### TASK TO COMPLETE:
Quote the lines exactly, starting with the line that contains "vial_sides, vial_wall, vial_height)" and ending with the line that contains "obj.matrix_world = Matrix.Identity(4)", and leave out all other lines.
::: SUPPLIED ENTRIES
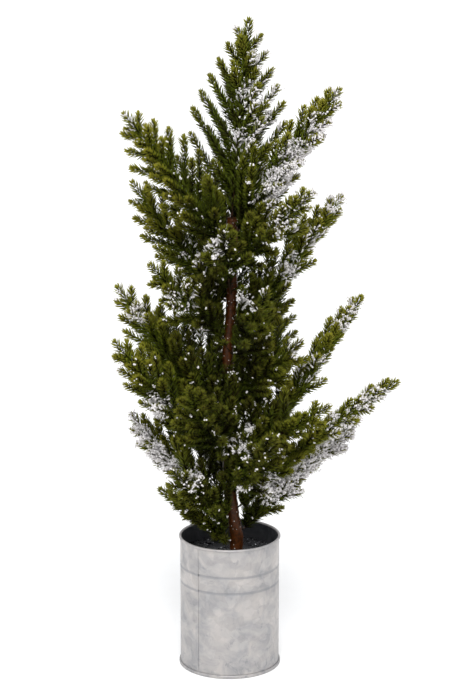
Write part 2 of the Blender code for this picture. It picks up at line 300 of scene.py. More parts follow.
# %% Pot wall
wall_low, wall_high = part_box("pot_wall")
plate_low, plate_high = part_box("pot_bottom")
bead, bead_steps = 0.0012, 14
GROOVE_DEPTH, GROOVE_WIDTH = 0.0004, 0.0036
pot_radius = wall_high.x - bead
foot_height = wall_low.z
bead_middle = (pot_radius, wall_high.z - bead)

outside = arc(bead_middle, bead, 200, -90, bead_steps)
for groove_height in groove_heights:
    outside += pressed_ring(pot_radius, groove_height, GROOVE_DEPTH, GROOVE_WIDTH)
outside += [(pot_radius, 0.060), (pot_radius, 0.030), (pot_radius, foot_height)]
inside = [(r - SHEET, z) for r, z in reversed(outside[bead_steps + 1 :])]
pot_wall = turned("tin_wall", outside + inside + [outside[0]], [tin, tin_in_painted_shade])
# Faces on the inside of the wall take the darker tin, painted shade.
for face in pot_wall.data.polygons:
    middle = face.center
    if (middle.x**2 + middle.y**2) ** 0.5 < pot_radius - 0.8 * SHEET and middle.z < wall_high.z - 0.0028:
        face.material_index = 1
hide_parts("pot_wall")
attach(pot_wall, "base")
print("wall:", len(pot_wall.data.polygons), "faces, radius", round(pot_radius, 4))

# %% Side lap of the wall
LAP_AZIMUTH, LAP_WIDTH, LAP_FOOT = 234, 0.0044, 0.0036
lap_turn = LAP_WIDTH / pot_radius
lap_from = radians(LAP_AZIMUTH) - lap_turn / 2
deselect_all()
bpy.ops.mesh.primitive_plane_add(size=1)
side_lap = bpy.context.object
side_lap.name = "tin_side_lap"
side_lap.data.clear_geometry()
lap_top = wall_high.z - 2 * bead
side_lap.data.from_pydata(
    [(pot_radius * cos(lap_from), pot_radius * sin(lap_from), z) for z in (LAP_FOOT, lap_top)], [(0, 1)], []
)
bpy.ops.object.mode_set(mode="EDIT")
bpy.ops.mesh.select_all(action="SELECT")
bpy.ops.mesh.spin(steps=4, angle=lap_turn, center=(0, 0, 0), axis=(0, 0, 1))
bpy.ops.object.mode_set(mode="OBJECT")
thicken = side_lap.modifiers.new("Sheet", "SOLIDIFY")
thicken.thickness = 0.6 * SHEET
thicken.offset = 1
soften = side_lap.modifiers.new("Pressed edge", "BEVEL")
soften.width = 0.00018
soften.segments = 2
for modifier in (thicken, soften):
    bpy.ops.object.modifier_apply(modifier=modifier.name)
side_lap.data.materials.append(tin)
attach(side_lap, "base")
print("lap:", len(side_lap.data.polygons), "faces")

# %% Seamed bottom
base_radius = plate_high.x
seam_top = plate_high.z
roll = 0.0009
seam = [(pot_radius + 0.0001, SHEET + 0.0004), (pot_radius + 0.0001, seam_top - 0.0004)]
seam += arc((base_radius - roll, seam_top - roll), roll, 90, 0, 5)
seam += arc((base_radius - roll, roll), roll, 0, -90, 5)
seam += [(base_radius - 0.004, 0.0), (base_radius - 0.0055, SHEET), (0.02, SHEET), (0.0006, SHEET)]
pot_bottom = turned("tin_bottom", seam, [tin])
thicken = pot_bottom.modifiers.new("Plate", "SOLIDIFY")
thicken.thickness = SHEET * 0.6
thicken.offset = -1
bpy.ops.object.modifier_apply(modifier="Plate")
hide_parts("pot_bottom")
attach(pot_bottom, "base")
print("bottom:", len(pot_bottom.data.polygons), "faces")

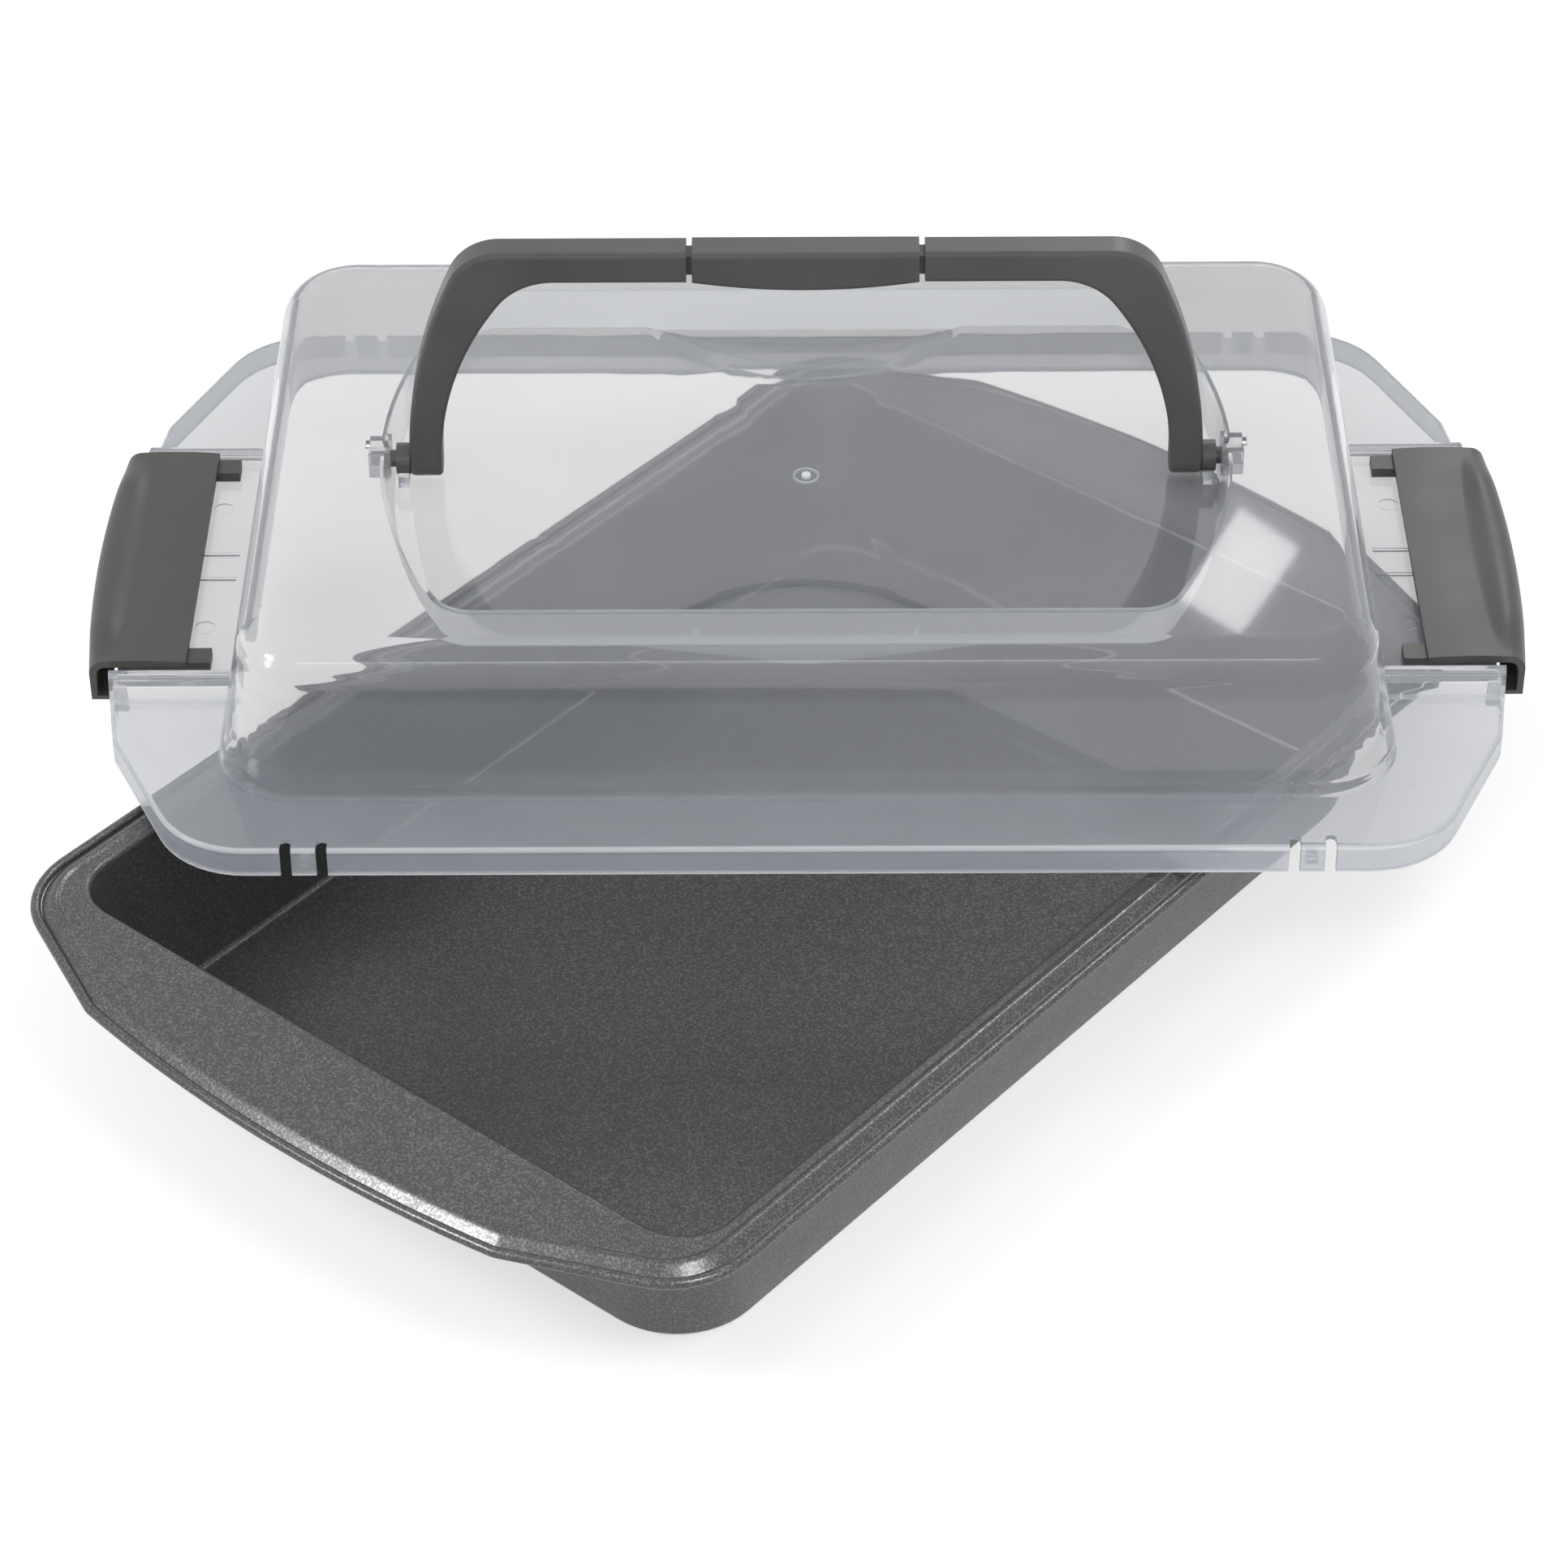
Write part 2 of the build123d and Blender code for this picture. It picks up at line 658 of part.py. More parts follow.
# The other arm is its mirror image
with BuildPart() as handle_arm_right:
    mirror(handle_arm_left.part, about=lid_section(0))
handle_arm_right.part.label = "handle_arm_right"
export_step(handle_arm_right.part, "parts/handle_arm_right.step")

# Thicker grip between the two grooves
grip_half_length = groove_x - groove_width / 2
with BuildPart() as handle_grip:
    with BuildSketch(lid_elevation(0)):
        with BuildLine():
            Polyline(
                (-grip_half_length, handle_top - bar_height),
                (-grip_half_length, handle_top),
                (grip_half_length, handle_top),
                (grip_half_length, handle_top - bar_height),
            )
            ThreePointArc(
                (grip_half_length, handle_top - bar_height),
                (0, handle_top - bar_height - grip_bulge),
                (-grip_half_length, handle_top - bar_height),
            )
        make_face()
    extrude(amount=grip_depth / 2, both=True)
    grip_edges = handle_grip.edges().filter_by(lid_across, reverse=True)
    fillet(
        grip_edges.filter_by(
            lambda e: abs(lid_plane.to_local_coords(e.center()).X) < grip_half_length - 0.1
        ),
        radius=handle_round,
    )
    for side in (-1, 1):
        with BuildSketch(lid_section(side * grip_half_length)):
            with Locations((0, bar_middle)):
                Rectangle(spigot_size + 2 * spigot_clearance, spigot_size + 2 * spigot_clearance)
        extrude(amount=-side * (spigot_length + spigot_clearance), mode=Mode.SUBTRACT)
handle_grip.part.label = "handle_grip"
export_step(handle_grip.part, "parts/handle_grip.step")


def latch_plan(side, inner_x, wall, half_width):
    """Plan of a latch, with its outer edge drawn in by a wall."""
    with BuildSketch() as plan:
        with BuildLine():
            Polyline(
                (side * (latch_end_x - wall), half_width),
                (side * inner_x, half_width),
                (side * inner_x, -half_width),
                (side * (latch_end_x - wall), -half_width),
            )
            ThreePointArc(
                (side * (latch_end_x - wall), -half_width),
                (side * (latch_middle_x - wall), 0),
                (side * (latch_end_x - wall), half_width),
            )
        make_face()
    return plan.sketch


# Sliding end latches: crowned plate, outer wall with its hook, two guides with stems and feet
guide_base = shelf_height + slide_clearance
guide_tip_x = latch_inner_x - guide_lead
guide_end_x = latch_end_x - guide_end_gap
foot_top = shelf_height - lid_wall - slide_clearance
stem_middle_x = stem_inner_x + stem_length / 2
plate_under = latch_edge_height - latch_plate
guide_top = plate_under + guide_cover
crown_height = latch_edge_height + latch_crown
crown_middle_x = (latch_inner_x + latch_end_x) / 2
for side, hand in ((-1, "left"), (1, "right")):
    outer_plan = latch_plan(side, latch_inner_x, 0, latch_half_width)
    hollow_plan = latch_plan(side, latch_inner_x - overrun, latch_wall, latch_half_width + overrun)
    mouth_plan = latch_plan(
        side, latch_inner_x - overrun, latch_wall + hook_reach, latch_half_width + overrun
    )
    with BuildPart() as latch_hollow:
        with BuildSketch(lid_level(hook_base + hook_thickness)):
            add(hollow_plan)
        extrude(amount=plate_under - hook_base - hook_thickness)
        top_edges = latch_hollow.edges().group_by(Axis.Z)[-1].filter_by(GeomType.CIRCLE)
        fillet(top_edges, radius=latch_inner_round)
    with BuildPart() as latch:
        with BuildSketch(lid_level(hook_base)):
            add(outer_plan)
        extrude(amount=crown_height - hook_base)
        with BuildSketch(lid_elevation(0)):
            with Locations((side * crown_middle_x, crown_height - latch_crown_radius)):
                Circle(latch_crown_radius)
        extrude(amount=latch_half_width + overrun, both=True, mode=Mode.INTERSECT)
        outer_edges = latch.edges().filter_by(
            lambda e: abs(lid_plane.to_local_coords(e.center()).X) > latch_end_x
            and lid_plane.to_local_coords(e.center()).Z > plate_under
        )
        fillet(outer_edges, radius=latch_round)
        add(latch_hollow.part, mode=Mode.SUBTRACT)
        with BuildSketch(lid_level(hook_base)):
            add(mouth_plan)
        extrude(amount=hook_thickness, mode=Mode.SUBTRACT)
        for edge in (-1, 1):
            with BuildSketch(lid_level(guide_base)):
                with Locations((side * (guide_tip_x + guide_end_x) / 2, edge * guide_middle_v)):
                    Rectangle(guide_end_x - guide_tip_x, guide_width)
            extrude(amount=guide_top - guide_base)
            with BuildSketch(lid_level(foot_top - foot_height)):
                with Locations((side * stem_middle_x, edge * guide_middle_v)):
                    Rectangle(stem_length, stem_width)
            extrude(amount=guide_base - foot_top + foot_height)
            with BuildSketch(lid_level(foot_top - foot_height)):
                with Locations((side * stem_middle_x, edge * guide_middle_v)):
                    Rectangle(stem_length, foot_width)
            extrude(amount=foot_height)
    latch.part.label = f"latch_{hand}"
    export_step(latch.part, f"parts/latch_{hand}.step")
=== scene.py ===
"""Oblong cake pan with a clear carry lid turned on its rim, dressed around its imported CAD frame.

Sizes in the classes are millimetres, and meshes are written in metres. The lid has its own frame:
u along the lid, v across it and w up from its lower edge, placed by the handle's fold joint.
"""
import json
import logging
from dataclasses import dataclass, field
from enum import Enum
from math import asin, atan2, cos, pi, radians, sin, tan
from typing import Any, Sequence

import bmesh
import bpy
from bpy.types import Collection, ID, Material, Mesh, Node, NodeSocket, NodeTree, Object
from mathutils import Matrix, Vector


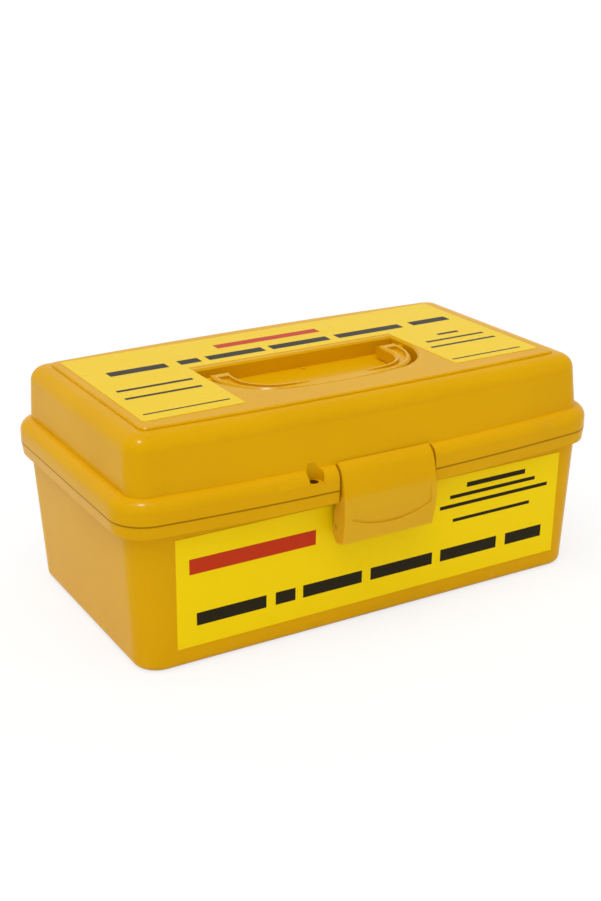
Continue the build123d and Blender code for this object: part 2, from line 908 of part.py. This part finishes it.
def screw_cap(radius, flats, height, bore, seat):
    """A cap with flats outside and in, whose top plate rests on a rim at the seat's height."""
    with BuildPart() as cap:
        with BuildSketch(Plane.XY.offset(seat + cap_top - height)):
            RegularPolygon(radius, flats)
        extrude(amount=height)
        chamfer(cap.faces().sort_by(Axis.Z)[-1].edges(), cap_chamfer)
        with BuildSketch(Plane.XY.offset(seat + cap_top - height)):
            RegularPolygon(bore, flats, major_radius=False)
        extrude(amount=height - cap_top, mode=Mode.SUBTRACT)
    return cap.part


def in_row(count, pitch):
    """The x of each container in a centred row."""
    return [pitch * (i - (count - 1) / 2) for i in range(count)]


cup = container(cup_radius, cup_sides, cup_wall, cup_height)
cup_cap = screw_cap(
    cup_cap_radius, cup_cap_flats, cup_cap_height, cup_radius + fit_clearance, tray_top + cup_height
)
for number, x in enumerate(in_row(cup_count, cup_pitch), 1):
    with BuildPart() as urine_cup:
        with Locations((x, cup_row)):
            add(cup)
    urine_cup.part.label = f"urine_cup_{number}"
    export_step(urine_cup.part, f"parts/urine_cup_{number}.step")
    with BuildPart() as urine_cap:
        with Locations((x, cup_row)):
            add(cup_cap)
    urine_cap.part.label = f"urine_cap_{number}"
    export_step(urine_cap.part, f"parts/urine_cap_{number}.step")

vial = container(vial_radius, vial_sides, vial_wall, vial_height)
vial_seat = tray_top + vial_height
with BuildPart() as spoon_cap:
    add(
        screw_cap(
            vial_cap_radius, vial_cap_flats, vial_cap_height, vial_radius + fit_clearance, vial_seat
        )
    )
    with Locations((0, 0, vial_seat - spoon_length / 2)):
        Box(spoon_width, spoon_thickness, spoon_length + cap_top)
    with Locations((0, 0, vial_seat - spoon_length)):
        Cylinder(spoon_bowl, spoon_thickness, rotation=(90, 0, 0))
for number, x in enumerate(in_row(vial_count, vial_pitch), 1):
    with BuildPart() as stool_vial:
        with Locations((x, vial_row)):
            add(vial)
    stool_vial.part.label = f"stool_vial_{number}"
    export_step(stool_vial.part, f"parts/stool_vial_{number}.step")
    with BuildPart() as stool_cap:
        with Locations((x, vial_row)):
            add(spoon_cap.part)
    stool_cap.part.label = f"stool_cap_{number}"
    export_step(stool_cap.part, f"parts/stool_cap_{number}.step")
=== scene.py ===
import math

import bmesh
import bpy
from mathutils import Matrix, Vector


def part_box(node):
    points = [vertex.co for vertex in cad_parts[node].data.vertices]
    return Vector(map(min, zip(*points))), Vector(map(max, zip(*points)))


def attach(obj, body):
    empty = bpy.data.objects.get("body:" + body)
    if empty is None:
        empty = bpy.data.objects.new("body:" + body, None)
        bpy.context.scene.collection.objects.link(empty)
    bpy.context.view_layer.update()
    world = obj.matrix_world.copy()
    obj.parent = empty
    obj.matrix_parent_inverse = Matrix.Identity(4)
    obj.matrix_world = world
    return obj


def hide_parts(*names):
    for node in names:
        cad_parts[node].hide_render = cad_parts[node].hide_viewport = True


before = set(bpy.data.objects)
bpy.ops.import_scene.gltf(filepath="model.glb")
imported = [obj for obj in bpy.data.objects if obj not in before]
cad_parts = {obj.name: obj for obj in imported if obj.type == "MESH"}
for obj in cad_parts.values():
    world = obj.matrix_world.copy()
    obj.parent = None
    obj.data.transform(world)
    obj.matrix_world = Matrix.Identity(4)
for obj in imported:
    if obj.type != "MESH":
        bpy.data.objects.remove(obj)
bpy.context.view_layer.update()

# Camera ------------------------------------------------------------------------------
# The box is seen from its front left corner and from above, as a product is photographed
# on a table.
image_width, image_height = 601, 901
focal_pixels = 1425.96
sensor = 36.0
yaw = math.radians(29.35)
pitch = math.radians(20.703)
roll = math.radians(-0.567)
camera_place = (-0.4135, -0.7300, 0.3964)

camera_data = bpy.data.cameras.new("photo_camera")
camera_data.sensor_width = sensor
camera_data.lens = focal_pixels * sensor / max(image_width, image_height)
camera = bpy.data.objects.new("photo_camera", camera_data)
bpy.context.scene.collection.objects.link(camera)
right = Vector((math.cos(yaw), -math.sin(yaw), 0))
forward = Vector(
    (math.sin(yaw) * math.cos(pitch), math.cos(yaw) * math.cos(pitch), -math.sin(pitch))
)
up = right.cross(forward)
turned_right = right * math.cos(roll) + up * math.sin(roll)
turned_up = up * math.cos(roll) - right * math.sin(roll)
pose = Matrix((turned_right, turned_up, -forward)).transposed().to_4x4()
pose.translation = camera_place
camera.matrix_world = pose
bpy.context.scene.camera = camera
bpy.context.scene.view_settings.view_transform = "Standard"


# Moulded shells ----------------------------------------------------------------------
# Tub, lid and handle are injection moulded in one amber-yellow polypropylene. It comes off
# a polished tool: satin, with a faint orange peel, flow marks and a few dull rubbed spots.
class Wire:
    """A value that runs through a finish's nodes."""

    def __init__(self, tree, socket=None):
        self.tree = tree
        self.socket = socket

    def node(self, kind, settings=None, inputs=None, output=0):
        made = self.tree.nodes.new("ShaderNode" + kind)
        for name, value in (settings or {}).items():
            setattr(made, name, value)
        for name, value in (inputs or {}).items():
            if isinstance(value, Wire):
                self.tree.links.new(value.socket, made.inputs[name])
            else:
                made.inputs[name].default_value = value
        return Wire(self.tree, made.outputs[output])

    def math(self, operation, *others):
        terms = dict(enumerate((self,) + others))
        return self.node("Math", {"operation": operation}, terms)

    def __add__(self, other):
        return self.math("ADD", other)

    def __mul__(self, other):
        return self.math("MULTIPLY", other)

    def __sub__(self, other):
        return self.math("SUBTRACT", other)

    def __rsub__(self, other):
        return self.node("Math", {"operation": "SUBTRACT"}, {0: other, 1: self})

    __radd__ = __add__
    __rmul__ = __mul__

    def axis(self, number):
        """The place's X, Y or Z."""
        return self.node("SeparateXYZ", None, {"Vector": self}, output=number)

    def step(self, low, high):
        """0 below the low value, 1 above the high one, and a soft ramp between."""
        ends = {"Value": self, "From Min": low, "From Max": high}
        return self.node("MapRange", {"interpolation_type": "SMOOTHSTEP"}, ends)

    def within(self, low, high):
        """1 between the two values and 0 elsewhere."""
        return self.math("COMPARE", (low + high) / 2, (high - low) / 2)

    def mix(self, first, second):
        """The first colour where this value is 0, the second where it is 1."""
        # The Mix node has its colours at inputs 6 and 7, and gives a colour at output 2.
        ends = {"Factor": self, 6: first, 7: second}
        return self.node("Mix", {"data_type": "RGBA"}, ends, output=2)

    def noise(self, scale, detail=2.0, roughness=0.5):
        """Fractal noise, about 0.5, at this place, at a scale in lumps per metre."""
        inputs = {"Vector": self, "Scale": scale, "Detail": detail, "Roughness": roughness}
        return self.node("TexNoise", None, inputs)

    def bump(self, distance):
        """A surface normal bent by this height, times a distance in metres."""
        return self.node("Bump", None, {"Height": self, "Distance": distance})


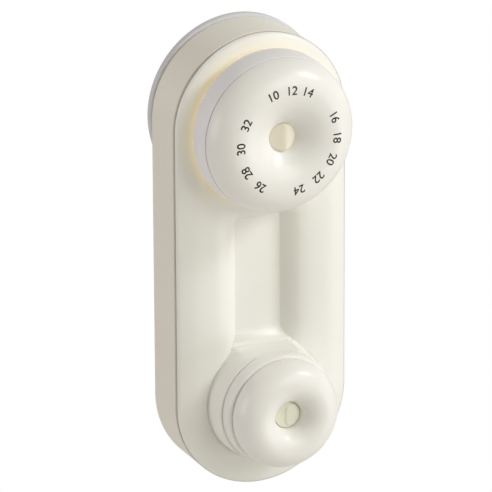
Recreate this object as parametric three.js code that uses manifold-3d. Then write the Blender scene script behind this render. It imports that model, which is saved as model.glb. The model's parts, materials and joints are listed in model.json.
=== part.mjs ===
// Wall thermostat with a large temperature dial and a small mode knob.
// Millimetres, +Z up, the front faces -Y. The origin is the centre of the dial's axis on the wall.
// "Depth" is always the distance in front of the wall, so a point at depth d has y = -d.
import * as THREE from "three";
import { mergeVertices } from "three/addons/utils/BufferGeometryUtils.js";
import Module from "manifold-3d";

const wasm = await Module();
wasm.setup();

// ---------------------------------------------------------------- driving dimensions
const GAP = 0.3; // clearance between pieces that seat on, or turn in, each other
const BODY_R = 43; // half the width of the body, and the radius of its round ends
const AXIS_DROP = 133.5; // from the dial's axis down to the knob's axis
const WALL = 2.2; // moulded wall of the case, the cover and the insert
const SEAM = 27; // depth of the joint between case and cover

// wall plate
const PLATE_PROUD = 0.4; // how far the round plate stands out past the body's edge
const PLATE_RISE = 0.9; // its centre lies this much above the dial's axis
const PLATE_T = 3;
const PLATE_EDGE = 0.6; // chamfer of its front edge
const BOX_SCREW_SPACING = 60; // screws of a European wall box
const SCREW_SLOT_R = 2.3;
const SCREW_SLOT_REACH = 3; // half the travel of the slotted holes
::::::
### EXPECTED OUTPUT:
vial = container(vial_radius, vial_sides, vial_wall, vial_height)
vial_seat = tray_top + vial_height
with BuildPart() as spoon_cap:
    add(
        screw_cap(
            vial_cap_radius, vial_cap_flats, vial_cap_height, vial_radius + fit_clearance, vial_seat
        )
    )
    with Locations((0, 0, vial_seat - spoon_length / 2)):
        Box(spoon_width, spoon_thickness, spoon_length + cap_top)
    with Locations((0, 0, vial_seat - spoon_length)):
        Cylinder(spoon_bowl, spoon_thickness, rotation=(90, 0, 0))
for number, x in enumerate(in_row(vial_count, vial_pitch), 1):
    with BuildPart() as stool_vial:
        with Locations((x, vial_row)):
            add(vial)
    stool_vial.part.label = f"stool_vial_{number}"
    export_step(stool_vial.part, f"parts/stool_vial_{number}.step")
    with BuildPart() as stool_cap:
        with Locations((x, vial_row)):
            add(spoon_cap.part)
    stool_cap.part.label = f"stool_cap_{number}"
    export_step(stool_cap.part, f"parts/stool_cap_{number}.step")
=== scene.py ===
import math

import bmesh
import bpy
from mathutils import Matrix, Vector


def part_box(node):
    points = [vertex.co for vertex in cad_parts[node].data.vertices]
    return Vector(map(min, zip(*points))), Vector(map(max, zip(*points)))


def attach(obj, body):
    empty = bpy.data.objects.get("body:" + body)
    if empty is None:
        empty = bpy.data.objects.new("body:" + body, None)
        bpy.context.scene.collection.objects.link(empty)
    bpy.context.view_layer.update()
    world = obj.matrix_world.copy()
    obj.parent = empty
    obj.matrix_parent_inverse = Matrix.Identity(4)
    obj.matrix_world = world
    return obj


def hide_parts(*names):
    for node in names:
        cad_parts[node].hide_render = cad_parts[node].hide_viewport = True


before = set(bpy.data.objects)
bpy.ops.import_scene.gltf(filepath="model.glb")
imported = [obj for obj in bpy.data.objects if obj not in before]
cad_parts = {obj.name: obj for obj in imported if obj.type == "MESH"}
for obj in cad_parts.values():
    world = obj.matrix_world.copy()
    obj.parent = None
    obj.data.transform(world)
    obj.matrix_world = Matrix.Identity(4)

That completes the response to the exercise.